Nama Fansuri bagai perahu, membelah samudera sastra, mengantar cahaya tasawuf hingga pelosok Nusantara. Dan di Desa Oboh, Kota Subulussalam, tepat di tepi sungai Lae Souraya, makam Fansuri tak sekadar pusara, melainkan magnet wisata religi yang memikat penjelajah budaya dan spiritual.
Perjalanan ke makam Fansuri ibarat menyusuri bait-bait "Syair Perahu", karya termasyhur sang Syekh. Jalanan berkelok, dipeluk rimbun pepohonan, membawa kita menembus lorong waktu.
Desa Oboh menyambut dengan hembusan angin dan senyum penduduk ramah. Masjid kayu sederhana berdiri anggun, bercerita tentang peradaban Islam yang berakar kuat. Dan di ujung jalan, di balik gerbang batu bertulis naskah Arab, makam Fansuri menanti, sunyi dan khusyuk.
Kompleks makam ini sederhana, namun pesonanya terpancar kuat. Batu nisan Fansuri, terbuat dari batu granit hitam, berdiri tegak dan anggun.
Di sekelilingnya, makam keluarga dan ulama lain berbaris rapi, seolah mengiringi perjalanan spiritual sang guru. Pepohonan rindang berbisik, sungai Lae Souraya mengalir tanpa henti, alam turut berzikir, melantunkan puji pada Sang Pencipta.

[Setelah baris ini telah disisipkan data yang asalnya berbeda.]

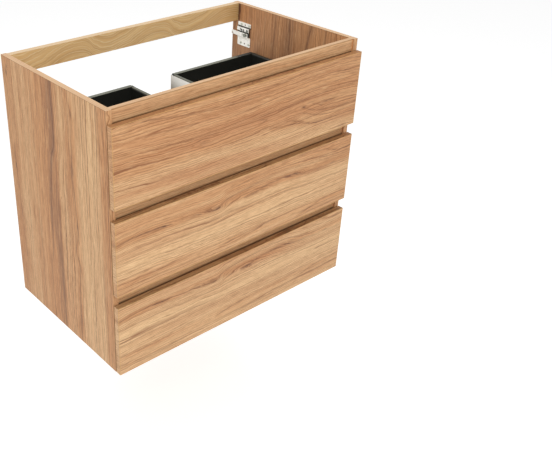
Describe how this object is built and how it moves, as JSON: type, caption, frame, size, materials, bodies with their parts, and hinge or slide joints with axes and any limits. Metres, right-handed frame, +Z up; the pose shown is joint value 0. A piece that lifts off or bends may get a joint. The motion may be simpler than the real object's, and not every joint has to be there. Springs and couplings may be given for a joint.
{
  "type": "bathroom vanity cabinet",
  "caption": "Wall-hung vanity base in wood decor: open top, handleless drawers on full-extension runners, siphon cut-out, adjustable wall hangers.",
  "frame": {"origin": "under the middle of the whole, in the plane of the underside", "axes": "+X to the right across the width, +Y to the wall, +Z up; the drawer fronts face -Y"},
  "size_m": [0.8, 0.4856, 0.71],
  "materials": {
    "wood_decor": "matt, embossed grain",
    "oak_decor": "matt",
    "beech": "raw",
    "base_board": "matt melamine",
    "anthracite_steel": "satin powder coat",
    "galvanised_steel": "galvanised",
    "nickel_steel": "nickel-plated",
    "screw_steel": "zinc-plated",
    "cap_plastic": "fine-grained"
  },
  "bodies": {
    "carcass": {"side_panel_left": "wood_decor", "side_panel_right": "wood_decor", "bottom_panel": "wood_decor", "top_front_rail": "wood_decor", "upper_front_rail": "wood_decor", "lower_front_rail": "wood_decor", "top_back_rail": "oak_decor", "bottom_back_rail": "oak_decor", "carcass_dowels": "beech", "runner_cabinet_top_left": "galvanised_steel", "runner_cabinet_top_right": "galvanised_steel", "runner_cabinet_middle_left": "galvanised_steel", "runner_cabinet_middle_right": "galvanised_steel", "runner_cabinet_bottom_left": "galvanised_steel", "runner_cabinet_bottom_right": "galvanised_steel", "runner_screws": "screw_steel", "hanger_plate_left": "nickel_steel", "hanger_plate_right": "nickel_steel", "hanger_plate_screws": "screw_steel"},
    "drawer_top": {"front_top": "wood_decor", "steel_side_top_left": "anthracite_steel", "steel_side_top_right": "anthracite_steel", "front_brackets_top": "galvanised_steel", "runner_drawer_top": "galvanised_steel", "base_top": "base_board", "steel_back_top_left": "anthracite_steel", "steel_back_top_right": "anthracite_steel", "cutout_wall_left": "anthracite_steel", "cutout_wall_right": "anthracite_steel", "cutout_wall_front": "anthracite_steel", "cutout_caps": "cap_plastic"},
    "drawer_middle": {"front_middle": "wood_decor", "steel_side_middle_left": "anthracite_steel", "steel_side_middle_right": "anthracite_steel", "front_brackets_middle": "galvanised_steel", "runner_drawer_middle": "galvanised_steel", "base_middle": "base_board", "steel_back_middle": "anthracite_steel"},
    "drawer_bottom": {"front_bottom": "wood_decor", "steel_side_bottom_left": "anthracite_steel", "steel_side_bottom_right": "anthracite_steel", "front_brackets_bottom": "galvanised_steel", "runner_drawer_bottom": "galvanised_steel", "base_bottom": "base_board", "steel_back_bottom": "anthracite_steel"},
    "link_top": {"runner_link_top": "galvanised_steel"},
    "link_middle": {"runner_link_middle": "galvanised_steel"},
    "link_bottom": {"runner_link_bottom": "galvanised_steel"},
    "carriage_left": {"hanger_carriage_left": "nickel_steel"},
    "hook_left": {"hanger_hook_left": "nickel_steel"},
    "height_adjuster_left": {"height_screw_left": "screw_steel"},
    "depth_adjuster_left": {"depth_screw_left": "screw_steel"},
    "carriage_right": {"hanger_carriage_right": "nickel_steel"},
    "hook_right": {"hanger_hook_right": "nickel_steel"},
    "height_adjuster_right": {"height_screw_right": "screw_steel"},
    "depth_adjuster_right": {"depth_screw_right": "screw_steel"}
  },
  "joints": [
    {"name": "drawer_top_slide", "type": "slide", "parent": "carcass", "child": "drawer_top", "axis": [0, -1, 0], "range_m": [0, 0.35]},
    {"name": "drawer_middle_slide", "type": "slide", "parent": "carcass", "child": "drawer_middle", "axis": [0, -1, 0], "range_m": [0, 0.35]},
    {"name": "drawer_bottom_slide", "type": "slide", "parent": "carcass", "child": "drawer_bottom", "axis": [0, -1, 0], "range_m": [0, 0.35]},
    {"name": "link_top_slide", "type": "slide", "parent": "carcass", "child": "link_top", "axis": [0, -1, 0], "range_m": [0, 0.175]},
    {"name": "link_middle_slide", "type": "slide", "parent": "carcass", "child": "link_middle", "axis": [0, -1, 0], "range_m": [0, 0.175]},
    {"name": "link_bottom_slide", "type": "slide", "parent": "carcass", "child": "link_bottom", "axis": [0, -1, 0], "range_m": [0, 0.175]},
    {"name": "hanger_height_left", "type": "slide", "parent": "carcass", "child": "carriage_left", "axis": [0, 0, 1], "range_m": [-0.004, 0.004]},
    {"name": "hanger_depth_left", "type": "slide", "parent": "carriage_left", "child": "hook_left", "axis": [0, 1, 0], "range_m": [-0.006, 0.006]},
    {"name": "height_turn_left", "type": "hinge", "parent": "carcass", "child": "height_adjuster_left", "pos_m": [-0.38, 0.17425, 0.6345], "axis": [1, 0, 0], "range_deg": [-75, 75]},
    {"name": "depth_turn_left", "type": "hinge", "parent": "carriage_left", "child": "depth_adjuster_left", "pos_m": [-0.3775, 0.18225, 0.621], "axis": [1, 0, 0], "range_deg": [-110, 110]},
    {"name": "hanger_height_right", "type": "slide", "parent": "carcass", "child": "carriage_right", "axis": [0, 0, 1], "range_m": [-0.004, 0.004]},
    {"name": "hanger_depth_right", "type": "slide", "parent": "carriage_right", "child": "hook_right", "axis": [0, 1, 0], "range_m": [-0.006, 0.006]},
    {"name": "height_turn_right", "type": "hinge", "parent": "carcass", "child": "height_adjuster_right", "pos_m": [0.38, 0.17425, 0.6345], "axis": [-1, 0, 0], "range_deg": [-75, 75]},
    {"name": "depth_turn_right", "type": "hinge", "parent": "carriage_right", "child": "depth_adjuster_right", "pos_m": [0.3775, 0.18225, 0.621], "axis": [-1, 0, 0], "range_deg": [-110, 110]}
  ],
  "couplings": [
    {"joint": "link_top_slide", "follows": "drawer_top_slide", "ratio": 0.5},
    {"joint": "link_middle_slide", "follows": "drawer_middle_slide", "ratio": 0.5},
    {"joint": "link_bottom_slide", "follows": "drawer_bottom_slide", "ratio": 0.5},
    {"joint": "height_turn_left", "follows": "hanger_height_left", "rad_per_m": 300},
    {"joint": "depth_turn_left", "follows": "hanger_depth_left", "rad_per_m": 300},
    {"joint": "height_turn_right", "follows": "hanger_height_right", "rad_per_m": 300},
    {"joint": "depth_turn_right", "follows": "hanger_depth_right", "rad_per_m": 300}
  ]
}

Suasana hening menyelimuti. Para peziarah datang silih berganti, bersimpuh khusyuk, melantunkan doa, dan menaburkan bunga. Ada yang datang memohon berkat, ada yang mencari ketenangan, ada yang terseret oleh magnet "Syair Perahu" dan ingin lebih dekat dengan sang pencipta.